目に見えない子 ニンニの物語【本国ブログのサイトから】

ニンニは、姿が見えなくなってしまった子どもです。でも、もともとはちゃんと見えていたんですよ。ニンニがムーミン一家に引き取られたのは、彼女の姿が目に見えなくなってしまったからでした。ムーミン一家は、ニンニに関心を持ち、触れ合い、時にはそっとしておいてあげたりしながら、あたたかく接します。ムーミン谷で起こる、だいたいのできごとと同じように、ニンニとの出会いもまた小さな冒険なのです。

トゥーティッキがニンニをムーミン一家のところに連れてきたとき、ニンニの姿はまったく見えませんでした。目に見えるのは、首につけた銀のすずだけ。初めのうち、ニンニは話すこともせず、声を出すこともしなかったので、そのすずの音だけが聞こえました。ムーミン一家はすぐにニンニを受け入れ、気にかけて、一緒に遊んだり、日々の仕事をしたりするようになりました。それでも、ニンニの理解しがたい部分や、どのように助けてあげたらいいのかがわからないことに、時には心配したり、苛立ったりすることもありました。

 

心ない言葉のせいで透明人間に

ニンニが目に見えなくなってしまったのは、彼女の世話していたおばさんに、心ない扱いを受けたからでした。皮肉ばかり言われておどされ続けたニンニの姿は、どんどん消えていってしまい、ついには完全に見えなくなってしまったのです。

「ムーミンママは、かけぶとんが持ち上がって、ごく小さい山を作るのを見ました。まくらが少しくぼみました」
――『ムーミン谷の仲間たち』「目に見えない子」より(トーベ・ヤンソン/著 山室静/訳 講談社)

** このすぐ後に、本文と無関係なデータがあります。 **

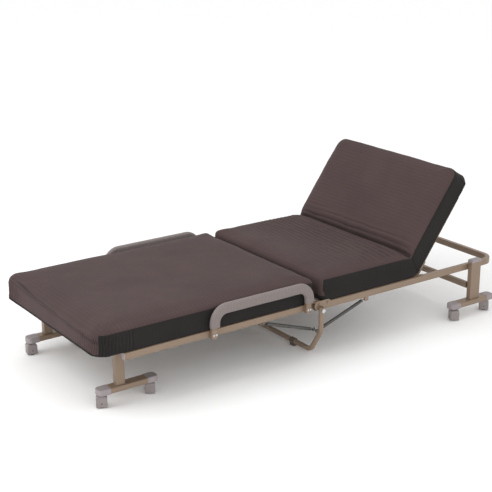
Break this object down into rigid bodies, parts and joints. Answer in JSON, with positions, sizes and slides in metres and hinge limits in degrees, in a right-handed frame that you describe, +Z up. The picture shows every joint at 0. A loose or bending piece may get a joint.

ニンニは、きちんとした子どもです。人を喜ばせたいと思い、自分に期待されていることをしたいと思っています。ムーミントロールたちが、ニンニの知らない遊びを教えようとすると、ニンニは楽しいからではなく礼儀として遊びにつきあっていました。リトルミイがすっかりがっかりしてしまったように、ニンニは怒ることができなかったのです。

 

ニンニは意志の強い女の子

ムーミン一家のおかげで、ニンニは少しずつですが、姿が見えるようになりました。でも、自分が何か悪いことをしてしまったのではないかと心配したり、怖くなったりすると、見えるようになっていた部分がまた見えなくなってしまいます。ムーミンママのあたたかい愛情と、おばあさまの薬のおかげで、時が経つにつれニンニの姿はだんだん見えるようになっていきました。それでも、リトルミイが思った通り、最終的にニンニが本当の自分を取り戻すには、きちんと怒るということが必要だったのです。

ニンニをもう一度自由な姿へと導いたのは、ムーミンママへの愛でした。自分を縛るすべてのものから自由になったニンニは、強い意志と気力を持った、笑うことができるエネルギッシュな女の子に変身したのです!

ニンニは『ムーミン谷の仲間たち』の短編『目に見えない子』にしか登場しませんが、小説だけでなく、アニメーションシリーズを通して、多くの人々に影響を与えました。ムーミンのテレビシリーズの音楽を担当した作曲家たちにとって、ニンニのエピソードの音楽は、最もお気に入りのパートとして作曲した曲のひとつなのです。

 

ニンニの物語の言葉たち
『ムーミン谷の仲間たち』「目に見えない子」より(トーベ・ヤンソン/著 山室静/訳 講談社)

「ごぞんじのとおり、人はおどされてばかりいると、だんだんすがたが見えなくなっちゃうものでしょ?」

すずがチリンチリン鳴りながら、階段を降りてきました――一段ずつ、そして一段ごとにちょっと足を止めながら。
ムーミントロールは、このすずの音を朝早くから待っていたのです。

「なんかおもしろいあそびを知ってる?」
「いいえ、でもあそびってものを聞いたことはあります」
ニンニが高い声でいいました。

ニンニはひざをおっておじぎをしては、まじめな顔で「もちろんです」とか「とってもたのしいです」とかいうのですが、ただおつきあいでやっているだけで、ちっともおもしろがっていないのが、すぐにわかりました。

「あのさ、たたかうってことをおぼえないかぎり、あんたは自分の顔を持てるわけないわ。ほんとよ」

ニンニは桟橋の上に立っていました。赤い前髪の下に小さなししっ鼻をつけて、おこった顔をしています。